The Tennessean’s Joel Ebert reports that Dean “didn’t clearly dominate the first of three gubernatorial debates” in Memphis las week, and that the former Nashville mayor has been zeroing in on Medicaid expansion.

“Dean’s polling must be showing it’s having some effect because he continues to talk about it and hammer on it,” said John Geer, a Vanderbilt University political science professor.

“There’s still probably a bit of an edge for Dean on this issue — whether it’s enough to transform the race that’s a much bigger and more difficult question to answer.”

Dean was in Jackson on Monday touting his support for broadband, health care and the Memphis Regional Megasite, reports the Jackson Sun’s Adam Friedman:

“My three priorities are public education, public safety and economic development,” Dean said in his opening remarks. “They’re the three pitches you have to hit every day — if you hit them, everything else will take care of itself.”

2 Responses to Lee, Dean prepare for second of three debates

  • Donna Locke says:

    Voting against Randy Boyd was like voting against my dad, who looked almost exactly like him except my dad was taller.
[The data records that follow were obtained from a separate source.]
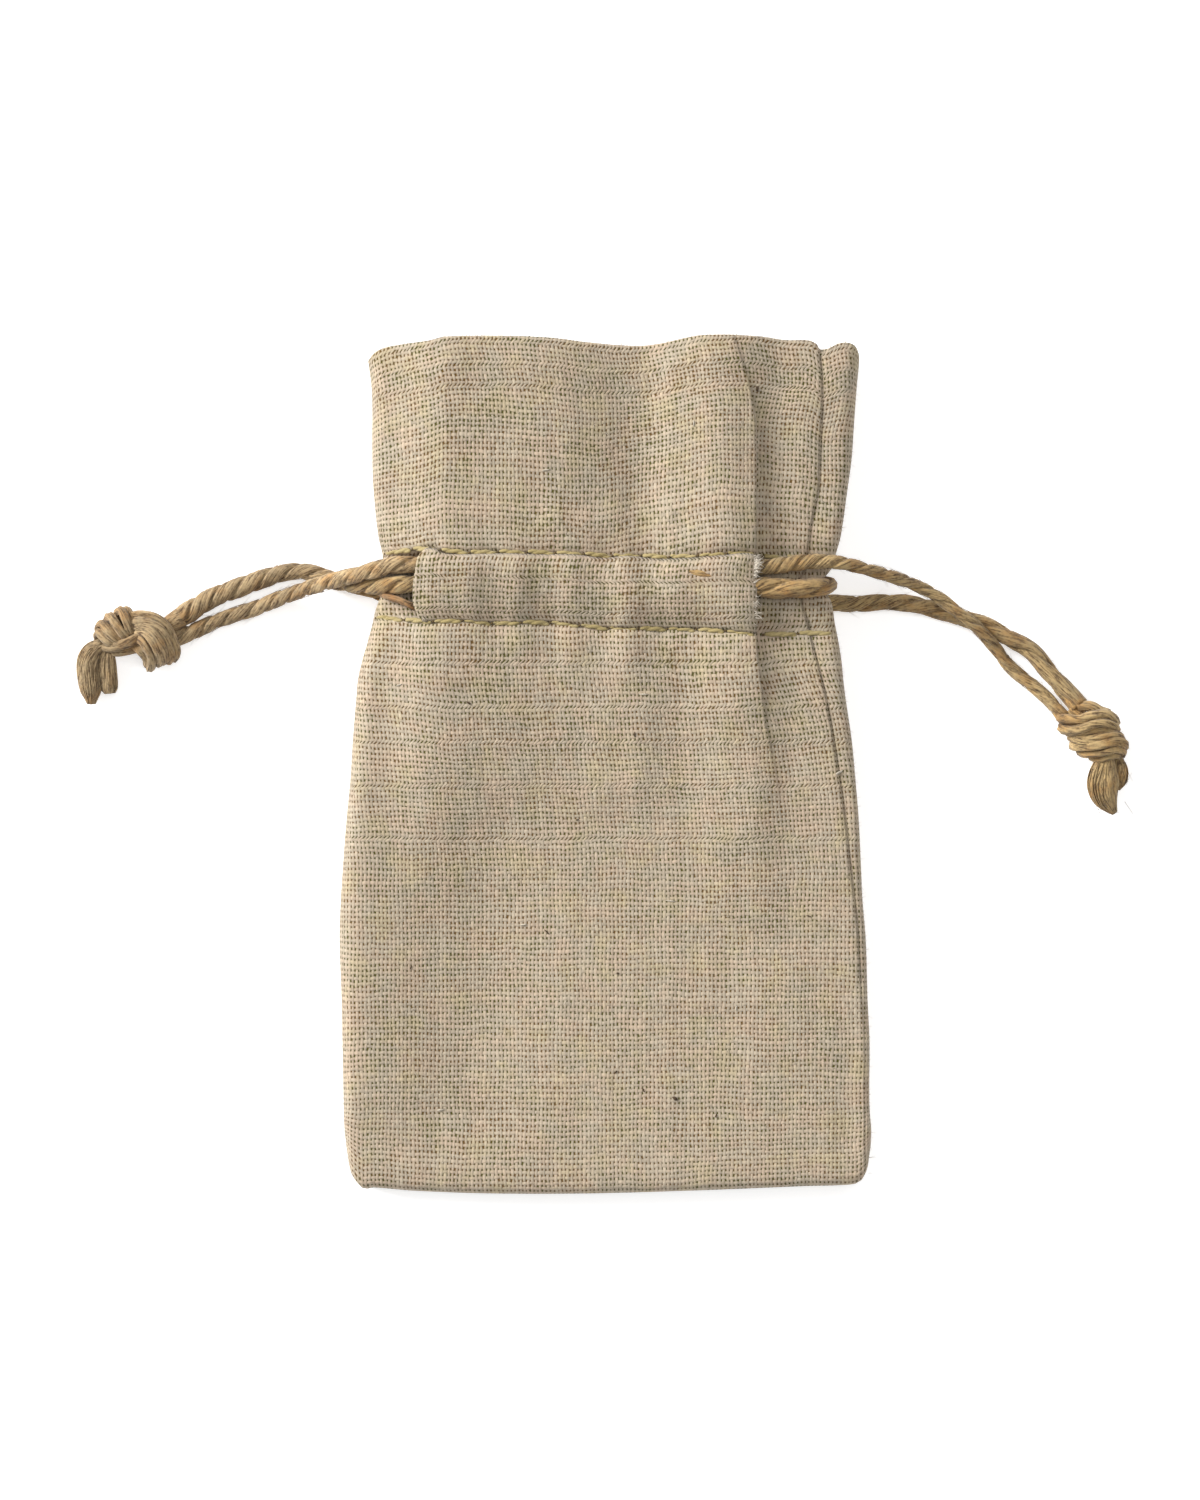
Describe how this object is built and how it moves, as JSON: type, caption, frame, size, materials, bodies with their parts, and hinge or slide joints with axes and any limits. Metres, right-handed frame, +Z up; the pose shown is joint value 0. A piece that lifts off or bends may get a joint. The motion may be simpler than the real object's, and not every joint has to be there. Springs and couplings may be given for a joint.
{
  "type": "drawstring bag",
  "caption": "Small flat drawstring bag of open plain-weave linen, with jute drawcords in a stitched channel and a knot at each side.",
  "frame": {"origin": "on the surface that the bag lies on, under the middle of the bag's cloth without its cords", "axes": "X to the right across the bag as seen from its front, Y from the bottom fold towards the mouth, Z up out of the front"},
  "size_m": [0.1612, 0.1297, 0.0181],
  "materials": {
    "linen": "open plain weave of unbleached linen, matte, slubby, with dark gaps between the threads",
    "jute": "two-ply twisted jute twine, matte, with loose fibres"
  },
  "bodies": {
    "root": {"bag_cloth": "linen", "cord_left": "jute", "cord_right": "jute", "knot_left": "jute", "knot_right": "jute"}
  },
  "joints": []
}
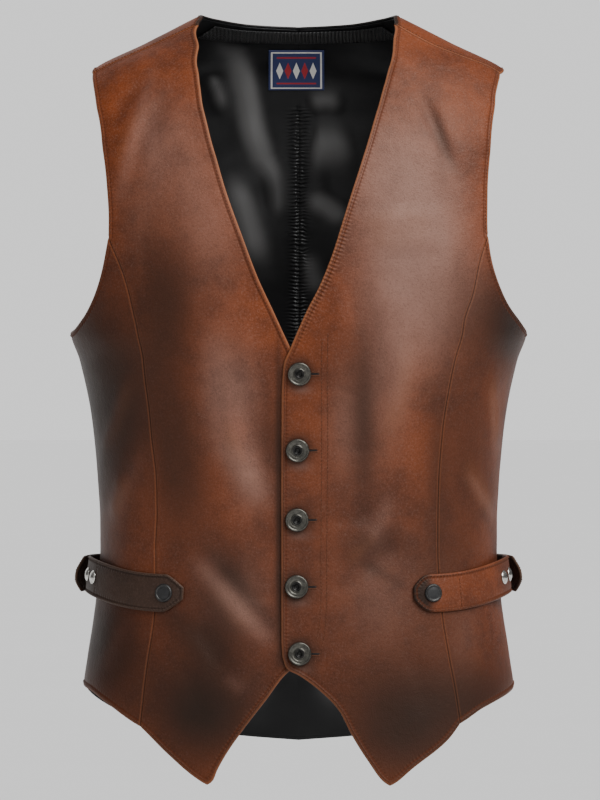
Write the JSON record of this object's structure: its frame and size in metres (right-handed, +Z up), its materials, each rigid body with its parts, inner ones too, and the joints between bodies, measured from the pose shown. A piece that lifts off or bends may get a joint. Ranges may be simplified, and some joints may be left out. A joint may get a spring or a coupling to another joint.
{
  "type": "leather vest",
  "caption": "Waist-length leather vest with a V neck, buttoned front, pointed hem and snap adjuster tabs, filled out as worn.",
  "frame": {"origin": "between the shoulders, level with the middle of the shoulder seams, where the wearer's shoulders hold the vest up", "axes": "+Z up, -Y towards the front, +X towards the wearer's left"},
  "size_m": [0.405, 0.2432, 0.6782],
  "materials": {
    "leather": "burnished, soft sheen",
    "tab_leather_dark": "burnished, soft sheen",
    "tab_leather_tan": "burnished, soft sheen",
    "lining": "black satin",
    "label": "woven",
    "button": "antique gunmetal",
    "snap": "dark lacquer",
    "stud": "bright nickel"
  },
  "bodies": {
    "root": {"front_left": "leather", "front_right": "leather", "side_left": "leather", "side_right": "leather", "back_left": "leather", "back_right": "leather", "lining_left": "lining", "lining_right": "lining", "neck_facing": "lining", "label": "label", "button_1": "button", "button_2": "button", "button_3": "button", "button_4": "button", "button_5": "button", "tab_left": "tab_leather_tan", "tab_right": "tab_leather_dark", "strap_left": "tab_leather_dark", "strap_right": "tab_leather_dark", "snap_left": "snap", "snap_right": "snap", "stud_left_1": "stud", "stud_left_2": "stud", "stud_right_1": "stud", "stud_right_2": "stud"}
  },
  "joints": []
}
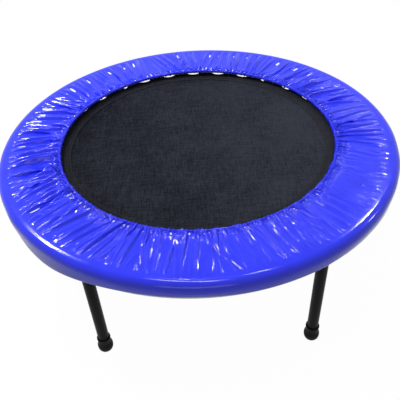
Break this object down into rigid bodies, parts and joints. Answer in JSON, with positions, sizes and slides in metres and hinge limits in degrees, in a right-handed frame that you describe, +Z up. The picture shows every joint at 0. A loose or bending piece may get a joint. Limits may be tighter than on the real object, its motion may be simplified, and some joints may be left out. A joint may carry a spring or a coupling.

    As for broadband, Tennesseans have been so cheated on this. If I’d moved a few yards south of my road, I wouldn’t have been able to get Internet when I moved back here 16 years ago. The service stopped at my side road, and I’m not very far out (except you know). Sixteen years later, the people a few yards south of me STILL don’t have service. It’s a lot of people.

    • Donna Locke says:

      I’m thinking that as the big shots continue to flee Williamson County for (disappearing) greener pastures, everyone around them will suddenly get broadband.